An Ensemble of Optimal Trees for Classification and Regression (OTE)
- Authors: Adlere, A,. Gul, A,. Khana, Z,. Lausen, B,. Mahmoud, O,. Miftahuddin, M,. and Perperoglou, A,.
Predictive performance of a random forest ensemble is highly associated with the strength of individual trees and their diversity. Ensemble of a small number of accurate and diverse trees, if prediction accuracy is not compromised, will also reduce computational burden. We investigate the idea of integrating trees that are accurate and diverse. For this purpose, we utilize out-of-bag observation as validation sample from the training bootstrap samples to choose the best trees based on their individual performance and then assess these trees for diversity using Brier score.

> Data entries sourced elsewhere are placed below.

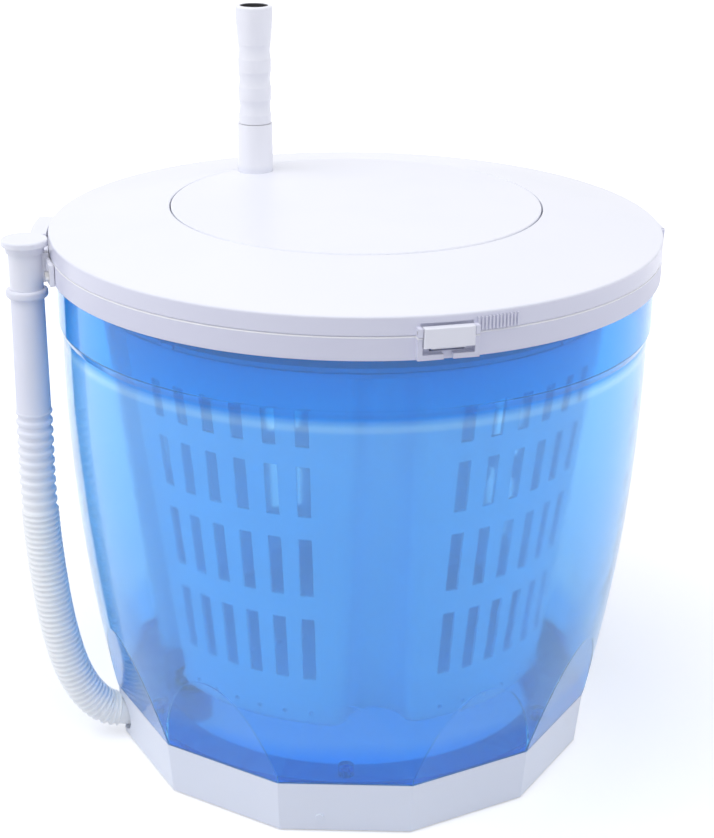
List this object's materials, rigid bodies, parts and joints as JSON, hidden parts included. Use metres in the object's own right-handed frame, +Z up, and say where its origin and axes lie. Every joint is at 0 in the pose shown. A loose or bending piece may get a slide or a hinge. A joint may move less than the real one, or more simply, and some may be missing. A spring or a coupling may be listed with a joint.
{
  "type": "manual washing machine",
  "caption": "Hand-cranked countertop washing machine: see-through round tub with a perforated basket, a hinged lid with a crank and latches, and a ribbed drain hose at its side.",
  "frame": {"origin": "on the ground, on the axis of the tub and the basket", "axes": "+Z up along the axis that the basket and the crank turn about, -Y towards the front that the picture shows, +X to its right"},
  "size_m": [0.3803, 0.3566, 0.4369],
  "materials": {
    "white_plastic": "smooth moulded",
    "pale_plastic": "smooth moulded",
    "clear_blue_plastic": "see-through, smooth moulded",
    "blue_plastic": "lightly see-through, smooth moulded",
    "hose_plastic": "satin, ribbed",
    "gear_plastic": "natural",
    "bush_plastic": "natural",
    "steel": "bright",
    "soft_rubber": "matte"
  },
  "bodies": {
    "root": {"base_ring": "pale_plastic", "rubber_feet": "soft_rubber", "base_screws": "steel", "base_plug": "pale_plastic", "outer_tub": "clear_blue_plastic", "tub_rim": "pale_plastic", "lid_gasket": "soft_rubber", "pivot_pin": "steel", "drain_elbow": "pale_plastic", "drain_seal": "soft_rubber", "drain_nut": "pale_plastic", "hose_clamp": "steel", "drain_hose": "hose_plastic", "hose_end_fitting": "pale_plastic", "hose_bracket": "white_plastic", "bracket_screws": "steel", "hinge_pin": "steel"},
    "lid": {"lid_shell": "white_plastic", "inner_shell": "pale_plastic", "inner_shell_screws": "steel", "hub_bush": "bush_plastic", "planet_pins": "steel", "planet_clips": "steel", "latch_pins": "steel"},
    "crank": {"crank_disc": "white_plastic", "ring_gear": "gear_plastic", "ring_gear_screws": "steel", "handle_spindle": "steel", "spindle_nut": "steel", "grip_washer": "steel", "grip_screw": "steel"},
    "grip": {"handle_grip": "white_plastic"},
    "planet_1": {"planet_gear_1": "gear_plastic"},
    "planet_2": {"planet_gear_2": "gear_plastic"},
    "planet_3": {"planet_gear_3": "gear_plastic"},
    "drive": {"drive_shaft": "steel", "sun_gear": "gear_plastic", "basket_cover": "blue_plastic", "cover_screw": "steel"},
    "basket": {"basket": "blue_plastic", "basket_bush": "bush_plastic"},
    "front_latch": {"front_latch": "white_plastic"},
    "side_latch": {"side_latch": "white_plastic"},
    "hose_cap": {"hose_cap": "white_plastic"}
  },
  "joints": [
    {"name": "lid_hinge", "type": "hinge", "parent": "root", "child": "lid", "pos_m": [-0.13164, 0.12712, 0.316], "axis": [-0.6947, -0.7193, 0], "range_deg": [0, 100]},
    {"name": "crank_spin", "type": "hinge", "parent": "lid", "child": "crank", "pos_m": [0, 0, 0.33], "axis": [0, 0, 1], "continuous": true},
    {"name": "grip_spin", "type": "hinge", "parent": "crank", "child": "grip", "pos_m": [-0.06374, 0.07179, 0.4], "axis": [0, 0, 1], "continuous": true},
    {"name": "planet_1_spin", "type": "hinge", "parent": "lid", "child": "planet_1", "pos_m": [0.048, 0, 0.317], "axis": [0, 0, 1], "continuous": true},
    {"name": "planet_2_spin", "type": "hinge", "parent": "lid", "child": "planet_2", "pos_m": [-0.024, 0.04157, 0.317], "axis": [0, 0, 1], "continuous": true},
    {"name": "planet_3_spin", "type": "hinge", "parent": "lid", "child": "planet_3", "pos_m": [-0.024, -0.04157, 0.317], "axis": [0, 0, 1], "continuous": true},
    {"name": "drive_spin", "type": "hinge", "parent": "lid", "child": "drive", "pos_m": [0, 0, 0.31], "axis": [0, 0, 1], "continuous": true},
    {"name": "basket_spin", "type": "hinge", "parent": "root", "child": "basket", "pos_m": [0, 0, 0.07], "axis": [0, 0, 1], "continuous": true},
    {"name": "front_latch_swing", "type": "hinge", "parent": "lid", "child": "front_latch", "pos_m": [0.0495, -0.17264, 0.3163], "axis": [-0.9613, -0.2756, 0], "range_deg": [0, 60]},
    {"name": "side_latch_swing", "type": "hinge", "parent": "lid", "child": "side_latch", "pos_m": [0.17739, 0.0281, 0.3163], "axis": [0.1564, -0.9877, 0], "range_deg": [0, 60]},
    {"name": "hose_cap_pull", "type": "slide", "parent": "root", "child": "hose_cap", "axis": [0, 0, 1], "range_m": [0, 0.03]}
  ],
  "couplings": [
    {"joint": "planet_1_spin", "follows": "crank_spin", "ratio": 3},
    {"joint": "planet_2_spin", "follows": "crank_spin", "ratio": 3},
    {"joint": "planet_3_spin", "follows": "crank_spin", "ratio": 3},
    {"joint": "drive_spin", "follows": "crank_spin", "ratio": -3},
    {"joint": "basket_spin", "follows": "crank_spin", "ratio": -3}
  ]
}
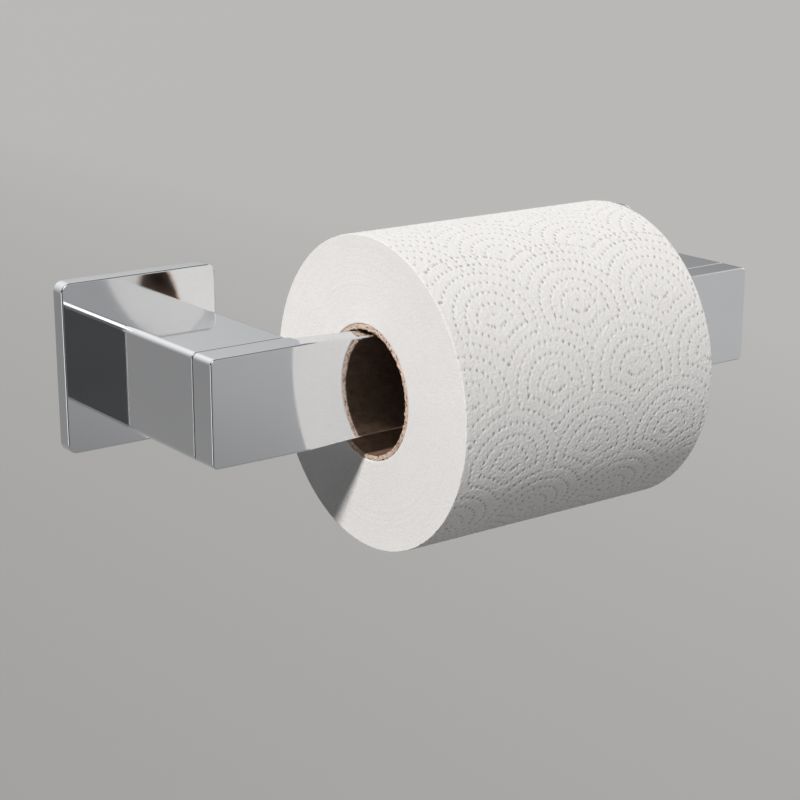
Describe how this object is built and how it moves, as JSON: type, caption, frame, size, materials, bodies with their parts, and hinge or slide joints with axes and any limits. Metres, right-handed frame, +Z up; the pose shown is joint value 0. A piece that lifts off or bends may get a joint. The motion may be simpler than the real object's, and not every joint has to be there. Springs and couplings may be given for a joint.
{
  "type": "toilet paper holder",
  "caption": "Wall-mounted chrome toilet paper holder: square posts on square plates, a flat lift-up arm between them, and an embossed paper roll on it.",
  "frame": {"origin": "on the wall plane, midway between the two posts, at the height of the posts' centres", "axes": "+Z up, +X along the arm from the pivot post to the catch post, -Y out from the wall"},
  "size_m": [0.238, 0.121, 0.099],
  "materials": {
    "chrome": "polished chrome plate",
    "steel": "turned stainless steel",
    "bracket": "zinc-plated pressed steel",
    "nylon": "natural nylon",
    "cardboard": "raw grey-brown board",
    "tissue": "soft embossed tissue"
  },
  "bodies": {
    "posts": {"wall_bracket_left": "bracket", "wall_plate_left": "chrome", "set_screw_left": "steel", "post_screw_left_lower": "steel", "post_screw_left_upper": "steel", "post_left": "chrome", "wall_bracket_right": "bracket", "wall_plate_right": "chrome", "set_screw_right": "steel", "post_screw_right_lower": "steel", "post_screw_right_upper": "steel", "post_right": "chrome", "pivot_bush": "nylon", "pivot_washer": "nylon", "disc_spring": "steel", "catch_peg": "steel", "catch_sleeve": "nylon"},
    "arm": {"arm": "chrome", "pivot_screw": "steel", "stop_pin": "steel"},
    "roll": {"core_tube": "cardboard", "paper_roll": "tissue"}
  },
  "joints": [
    {"name": "arm_swing", "type": "hinge", "parent": "posts", "child": "arm", "pos_m": [-0.0915, -0.0655, 0], "axis": [0, -1, 0], "range_deg": [0, 90]},
    {"name": "roll_spin", "type": "hinge", "parent": "arm", "child": "roll", "pos_m": [0, -0.0715, -0.00339], "axis": [1, 0, 0], "continuous": true}
  ]
}
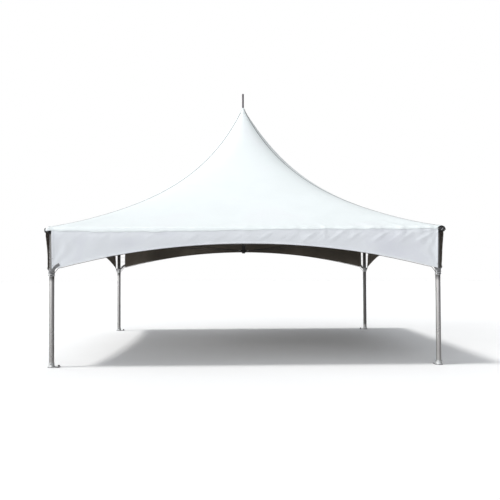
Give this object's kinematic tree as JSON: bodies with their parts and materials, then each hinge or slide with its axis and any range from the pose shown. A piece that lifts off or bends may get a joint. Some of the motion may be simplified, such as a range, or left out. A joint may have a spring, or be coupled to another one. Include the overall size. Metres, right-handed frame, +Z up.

Starting from the first best tree, a tree is selected for the final ensemble if its addition to the forest reduces error of the trees that have already been added. A total of 35 bench mark problems on classification and regression are used to assess the performance of the proposed method and compare it with kNN, tree, random forest, node harvest and support vector machine. We compute unexplained variances and classification error rates for all the methods on the corresponding data sets. Our experiments reveal that the size of the ensemble is reduced significantly and better results are obtained in most of the cases. For further verification, a simulation study is also given where four tree style scenarios are considered to generate data sets with several structures.